Request
Your task is to copy the stretch of lines in the records below that begins with the line containing "for name, solid" and ends with the line containing "points = [vertex.co", exactly as written, with nothing added.

Supplied material

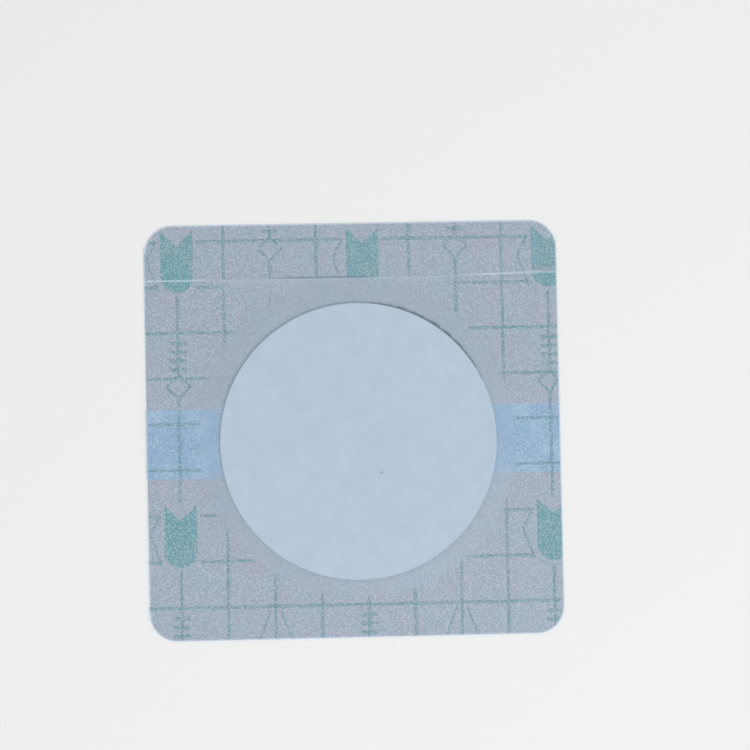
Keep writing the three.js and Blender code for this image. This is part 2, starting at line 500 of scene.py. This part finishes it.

--

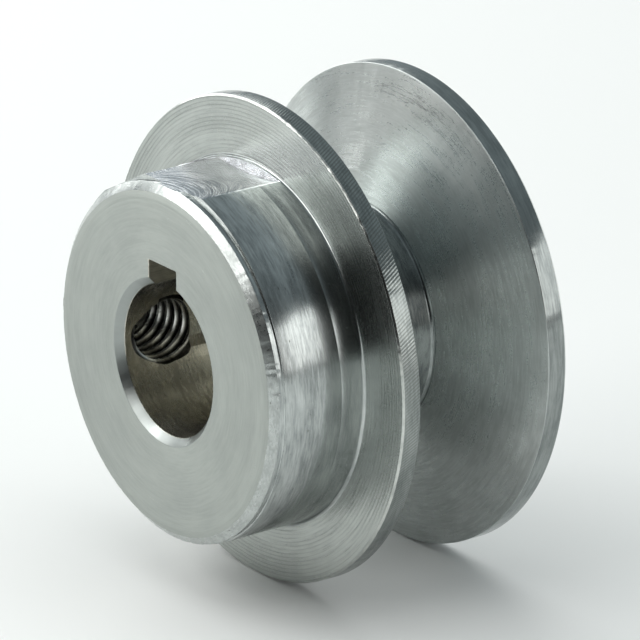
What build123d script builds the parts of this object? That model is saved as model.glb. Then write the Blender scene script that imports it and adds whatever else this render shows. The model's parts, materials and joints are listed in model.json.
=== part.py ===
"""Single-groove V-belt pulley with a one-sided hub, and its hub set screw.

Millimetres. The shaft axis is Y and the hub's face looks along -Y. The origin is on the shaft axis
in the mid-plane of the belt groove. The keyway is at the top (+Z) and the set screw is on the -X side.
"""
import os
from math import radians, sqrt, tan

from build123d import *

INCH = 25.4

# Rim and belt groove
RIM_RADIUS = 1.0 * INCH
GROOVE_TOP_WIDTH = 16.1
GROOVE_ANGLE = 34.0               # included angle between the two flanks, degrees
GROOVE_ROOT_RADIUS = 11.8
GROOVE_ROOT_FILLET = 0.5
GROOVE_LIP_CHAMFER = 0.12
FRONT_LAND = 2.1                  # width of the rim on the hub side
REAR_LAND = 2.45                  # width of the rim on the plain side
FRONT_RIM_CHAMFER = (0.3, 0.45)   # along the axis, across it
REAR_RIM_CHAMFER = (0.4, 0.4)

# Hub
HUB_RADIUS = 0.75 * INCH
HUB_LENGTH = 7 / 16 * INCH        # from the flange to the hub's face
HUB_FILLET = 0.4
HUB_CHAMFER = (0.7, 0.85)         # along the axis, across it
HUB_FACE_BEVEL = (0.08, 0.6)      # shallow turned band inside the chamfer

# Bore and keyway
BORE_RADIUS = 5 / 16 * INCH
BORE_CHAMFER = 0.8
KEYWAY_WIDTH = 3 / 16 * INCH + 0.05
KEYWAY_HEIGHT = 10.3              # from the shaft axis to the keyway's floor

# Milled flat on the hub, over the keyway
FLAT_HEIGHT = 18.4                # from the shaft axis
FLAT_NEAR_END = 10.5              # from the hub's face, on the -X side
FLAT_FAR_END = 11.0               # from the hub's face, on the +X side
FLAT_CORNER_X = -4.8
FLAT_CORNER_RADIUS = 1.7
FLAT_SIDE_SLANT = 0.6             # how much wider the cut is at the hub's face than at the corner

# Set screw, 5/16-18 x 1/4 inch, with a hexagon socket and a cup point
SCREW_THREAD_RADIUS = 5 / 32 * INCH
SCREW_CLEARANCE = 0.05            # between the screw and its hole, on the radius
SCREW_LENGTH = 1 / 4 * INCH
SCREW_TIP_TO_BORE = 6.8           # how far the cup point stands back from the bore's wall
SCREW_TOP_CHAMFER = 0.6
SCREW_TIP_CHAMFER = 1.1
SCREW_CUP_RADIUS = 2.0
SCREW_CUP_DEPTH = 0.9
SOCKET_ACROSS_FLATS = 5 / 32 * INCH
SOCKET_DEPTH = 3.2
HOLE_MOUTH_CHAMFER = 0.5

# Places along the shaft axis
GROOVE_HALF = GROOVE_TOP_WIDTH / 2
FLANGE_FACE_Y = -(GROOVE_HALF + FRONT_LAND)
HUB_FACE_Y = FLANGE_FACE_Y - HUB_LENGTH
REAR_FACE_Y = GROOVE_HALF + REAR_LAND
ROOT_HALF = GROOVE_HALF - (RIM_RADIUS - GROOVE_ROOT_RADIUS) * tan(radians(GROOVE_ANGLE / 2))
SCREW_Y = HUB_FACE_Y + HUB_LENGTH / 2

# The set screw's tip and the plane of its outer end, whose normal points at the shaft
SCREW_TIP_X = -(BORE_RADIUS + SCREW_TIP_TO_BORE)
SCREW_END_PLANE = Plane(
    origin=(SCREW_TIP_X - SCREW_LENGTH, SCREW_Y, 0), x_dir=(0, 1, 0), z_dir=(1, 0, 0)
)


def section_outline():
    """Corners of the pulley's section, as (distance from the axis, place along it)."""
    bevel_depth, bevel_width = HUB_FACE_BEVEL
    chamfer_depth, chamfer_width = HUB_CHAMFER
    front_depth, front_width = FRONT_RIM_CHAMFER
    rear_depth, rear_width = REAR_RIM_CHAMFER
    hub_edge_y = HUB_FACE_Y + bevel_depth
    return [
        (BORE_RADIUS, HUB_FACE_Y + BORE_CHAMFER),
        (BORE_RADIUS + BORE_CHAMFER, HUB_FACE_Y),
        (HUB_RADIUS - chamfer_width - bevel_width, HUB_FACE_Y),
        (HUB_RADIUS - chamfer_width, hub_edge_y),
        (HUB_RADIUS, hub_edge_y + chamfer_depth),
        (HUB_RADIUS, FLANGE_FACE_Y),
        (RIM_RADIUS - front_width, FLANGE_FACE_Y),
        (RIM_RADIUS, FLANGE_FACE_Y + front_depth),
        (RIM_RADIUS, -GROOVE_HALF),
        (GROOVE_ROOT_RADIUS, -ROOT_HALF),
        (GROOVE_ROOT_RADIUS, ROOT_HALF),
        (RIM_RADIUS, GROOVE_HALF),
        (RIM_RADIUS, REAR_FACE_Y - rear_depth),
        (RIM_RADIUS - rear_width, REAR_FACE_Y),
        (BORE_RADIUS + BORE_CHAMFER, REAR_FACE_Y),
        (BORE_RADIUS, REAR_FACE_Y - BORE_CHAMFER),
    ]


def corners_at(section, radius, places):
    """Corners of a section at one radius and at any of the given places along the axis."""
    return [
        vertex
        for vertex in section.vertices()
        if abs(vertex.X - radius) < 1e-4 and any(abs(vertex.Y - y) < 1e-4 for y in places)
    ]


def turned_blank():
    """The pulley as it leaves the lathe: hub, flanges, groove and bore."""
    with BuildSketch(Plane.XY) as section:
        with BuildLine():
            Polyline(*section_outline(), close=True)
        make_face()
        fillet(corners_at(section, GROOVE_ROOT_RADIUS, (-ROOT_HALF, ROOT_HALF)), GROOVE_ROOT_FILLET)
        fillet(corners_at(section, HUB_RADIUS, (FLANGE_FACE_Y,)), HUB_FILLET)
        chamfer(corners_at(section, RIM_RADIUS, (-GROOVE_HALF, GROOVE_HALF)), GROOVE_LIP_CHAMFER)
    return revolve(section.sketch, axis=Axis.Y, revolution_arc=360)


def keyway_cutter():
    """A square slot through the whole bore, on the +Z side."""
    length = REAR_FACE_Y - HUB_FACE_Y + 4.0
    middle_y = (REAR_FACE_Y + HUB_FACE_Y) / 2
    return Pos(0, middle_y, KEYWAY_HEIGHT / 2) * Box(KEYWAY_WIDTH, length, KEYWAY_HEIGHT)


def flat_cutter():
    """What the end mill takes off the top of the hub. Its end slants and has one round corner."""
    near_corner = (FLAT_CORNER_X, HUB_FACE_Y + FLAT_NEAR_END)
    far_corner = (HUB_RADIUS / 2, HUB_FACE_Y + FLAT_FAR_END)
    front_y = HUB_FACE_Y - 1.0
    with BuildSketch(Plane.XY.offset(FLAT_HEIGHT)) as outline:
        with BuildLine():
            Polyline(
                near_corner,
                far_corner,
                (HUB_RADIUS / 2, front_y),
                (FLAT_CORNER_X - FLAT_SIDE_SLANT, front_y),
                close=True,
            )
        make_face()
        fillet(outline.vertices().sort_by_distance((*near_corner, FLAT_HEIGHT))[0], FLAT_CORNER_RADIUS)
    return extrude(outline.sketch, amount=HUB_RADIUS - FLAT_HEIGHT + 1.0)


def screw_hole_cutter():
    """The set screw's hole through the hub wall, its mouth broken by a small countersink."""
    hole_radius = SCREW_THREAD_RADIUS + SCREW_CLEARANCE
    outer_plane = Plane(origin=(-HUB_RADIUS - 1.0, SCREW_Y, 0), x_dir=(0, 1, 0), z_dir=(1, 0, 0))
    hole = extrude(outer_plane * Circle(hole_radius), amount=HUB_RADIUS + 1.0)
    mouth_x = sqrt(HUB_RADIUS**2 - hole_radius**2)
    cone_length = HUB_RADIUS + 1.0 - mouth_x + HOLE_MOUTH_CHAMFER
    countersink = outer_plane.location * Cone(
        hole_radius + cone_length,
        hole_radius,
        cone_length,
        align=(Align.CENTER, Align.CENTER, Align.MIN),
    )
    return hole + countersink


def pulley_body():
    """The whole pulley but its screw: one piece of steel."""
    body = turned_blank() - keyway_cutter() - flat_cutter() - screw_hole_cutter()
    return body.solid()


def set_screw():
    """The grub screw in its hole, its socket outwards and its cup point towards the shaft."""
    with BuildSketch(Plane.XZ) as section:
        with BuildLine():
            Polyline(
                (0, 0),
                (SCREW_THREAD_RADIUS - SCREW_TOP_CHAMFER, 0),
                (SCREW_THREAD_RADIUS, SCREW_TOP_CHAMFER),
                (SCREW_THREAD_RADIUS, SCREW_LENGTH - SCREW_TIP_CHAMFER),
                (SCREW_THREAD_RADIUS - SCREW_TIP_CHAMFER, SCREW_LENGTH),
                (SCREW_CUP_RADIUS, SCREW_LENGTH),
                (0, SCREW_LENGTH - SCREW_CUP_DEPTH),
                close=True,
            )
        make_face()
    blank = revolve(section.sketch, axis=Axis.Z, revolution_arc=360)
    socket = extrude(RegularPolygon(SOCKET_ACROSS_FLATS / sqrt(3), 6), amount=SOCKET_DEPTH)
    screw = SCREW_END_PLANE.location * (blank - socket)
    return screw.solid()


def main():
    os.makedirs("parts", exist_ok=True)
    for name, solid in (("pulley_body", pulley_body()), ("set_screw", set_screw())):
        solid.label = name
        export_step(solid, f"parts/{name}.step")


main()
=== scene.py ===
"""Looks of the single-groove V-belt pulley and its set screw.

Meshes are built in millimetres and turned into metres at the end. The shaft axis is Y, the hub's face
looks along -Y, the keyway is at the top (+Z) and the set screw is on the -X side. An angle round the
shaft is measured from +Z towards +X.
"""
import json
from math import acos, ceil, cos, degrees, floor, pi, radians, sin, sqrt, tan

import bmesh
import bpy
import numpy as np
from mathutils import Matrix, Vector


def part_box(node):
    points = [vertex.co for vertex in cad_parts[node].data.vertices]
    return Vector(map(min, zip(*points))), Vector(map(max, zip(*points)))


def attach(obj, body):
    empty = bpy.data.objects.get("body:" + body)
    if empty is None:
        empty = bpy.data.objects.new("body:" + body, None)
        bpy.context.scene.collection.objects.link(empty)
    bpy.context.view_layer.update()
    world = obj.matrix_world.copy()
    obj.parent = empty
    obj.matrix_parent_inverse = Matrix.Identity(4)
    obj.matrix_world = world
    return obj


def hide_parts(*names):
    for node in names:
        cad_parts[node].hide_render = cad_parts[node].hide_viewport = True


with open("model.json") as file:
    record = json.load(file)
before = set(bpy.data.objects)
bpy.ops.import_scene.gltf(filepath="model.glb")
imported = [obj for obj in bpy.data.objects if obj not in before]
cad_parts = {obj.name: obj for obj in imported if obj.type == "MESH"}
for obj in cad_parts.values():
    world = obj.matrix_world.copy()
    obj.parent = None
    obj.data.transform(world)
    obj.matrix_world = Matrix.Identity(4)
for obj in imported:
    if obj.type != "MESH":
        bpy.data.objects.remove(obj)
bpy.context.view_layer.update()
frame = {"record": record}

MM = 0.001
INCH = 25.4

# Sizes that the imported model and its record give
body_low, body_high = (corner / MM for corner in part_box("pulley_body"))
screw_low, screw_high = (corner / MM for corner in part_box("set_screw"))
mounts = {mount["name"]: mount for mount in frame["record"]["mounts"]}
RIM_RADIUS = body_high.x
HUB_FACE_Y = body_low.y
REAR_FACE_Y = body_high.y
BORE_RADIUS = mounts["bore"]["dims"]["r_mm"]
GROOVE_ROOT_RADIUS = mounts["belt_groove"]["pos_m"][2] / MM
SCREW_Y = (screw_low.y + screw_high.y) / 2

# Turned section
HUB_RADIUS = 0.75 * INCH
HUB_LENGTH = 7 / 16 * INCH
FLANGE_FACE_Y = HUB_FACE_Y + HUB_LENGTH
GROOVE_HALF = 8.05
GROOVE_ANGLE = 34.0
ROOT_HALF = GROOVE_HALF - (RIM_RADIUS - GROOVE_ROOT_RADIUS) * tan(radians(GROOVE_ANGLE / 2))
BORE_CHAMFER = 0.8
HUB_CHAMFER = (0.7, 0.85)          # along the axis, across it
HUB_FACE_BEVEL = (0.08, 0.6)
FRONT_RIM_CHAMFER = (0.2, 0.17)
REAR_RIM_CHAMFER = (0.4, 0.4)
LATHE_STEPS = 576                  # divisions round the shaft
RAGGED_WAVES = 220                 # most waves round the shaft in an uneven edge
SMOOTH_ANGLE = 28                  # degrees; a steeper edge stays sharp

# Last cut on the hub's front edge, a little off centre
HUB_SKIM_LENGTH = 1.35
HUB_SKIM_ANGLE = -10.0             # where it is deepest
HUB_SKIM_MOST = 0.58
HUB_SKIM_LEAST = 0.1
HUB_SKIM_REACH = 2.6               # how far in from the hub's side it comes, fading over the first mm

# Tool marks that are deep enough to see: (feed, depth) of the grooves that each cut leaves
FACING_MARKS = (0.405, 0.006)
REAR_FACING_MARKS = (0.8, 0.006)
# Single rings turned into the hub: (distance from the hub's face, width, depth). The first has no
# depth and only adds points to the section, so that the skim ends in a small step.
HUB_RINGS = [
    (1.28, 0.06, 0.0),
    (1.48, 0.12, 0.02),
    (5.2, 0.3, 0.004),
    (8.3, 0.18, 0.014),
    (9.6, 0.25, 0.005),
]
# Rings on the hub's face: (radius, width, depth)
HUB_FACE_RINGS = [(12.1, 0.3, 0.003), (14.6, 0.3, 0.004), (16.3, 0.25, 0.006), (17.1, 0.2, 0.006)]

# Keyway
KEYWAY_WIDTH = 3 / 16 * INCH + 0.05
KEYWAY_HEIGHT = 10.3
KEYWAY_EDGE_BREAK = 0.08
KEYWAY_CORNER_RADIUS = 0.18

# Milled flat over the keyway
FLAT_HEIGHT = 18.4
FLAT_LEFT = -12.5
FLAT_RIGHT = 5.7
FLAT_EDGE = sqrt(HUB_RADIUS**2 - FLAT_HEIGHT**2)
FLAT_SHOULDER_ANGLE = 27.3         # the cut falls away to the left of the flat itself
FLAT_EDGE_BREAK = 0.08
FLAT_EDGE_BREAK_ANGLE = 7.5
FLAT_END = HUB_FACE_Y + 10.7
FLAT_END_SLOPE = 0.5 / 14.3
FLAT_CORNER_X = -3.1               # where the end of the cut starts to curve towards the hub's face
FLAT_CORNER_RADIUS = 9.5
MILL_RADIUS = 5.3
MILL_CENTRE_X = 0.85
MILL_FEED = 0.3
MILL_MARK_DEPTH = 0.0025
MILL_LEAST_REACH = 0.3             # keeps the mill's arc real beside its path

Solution
    for name, solid in (("pulley_body", pulley_body()), ("set_screw", set_screw())):
        solid.label = name
        export_step(solid, f"parts/{name}.step")


main()
=== scene.py ===
"""Looks of the single-groove V-belt pulley and its set screw.

Meshes are built in millimetres and turned into metres at the end. The shaft axis is Y, the hub's face
looks along -Y, the keyway is at the top (+Z) and the set screw is on the -X side. An angle round the
shaft is measured from +Z towards +X.
"""
import json
from math import acos, ceil, cos, degrees, floor, pi, radians, sin, sqrt, tan

import bmesh
import bpy
import numpy as np
from mathutils import Matrix, Vector


def part_box(node):
    points = [vertex.co for vertex in cad_parts[node].data.vertices]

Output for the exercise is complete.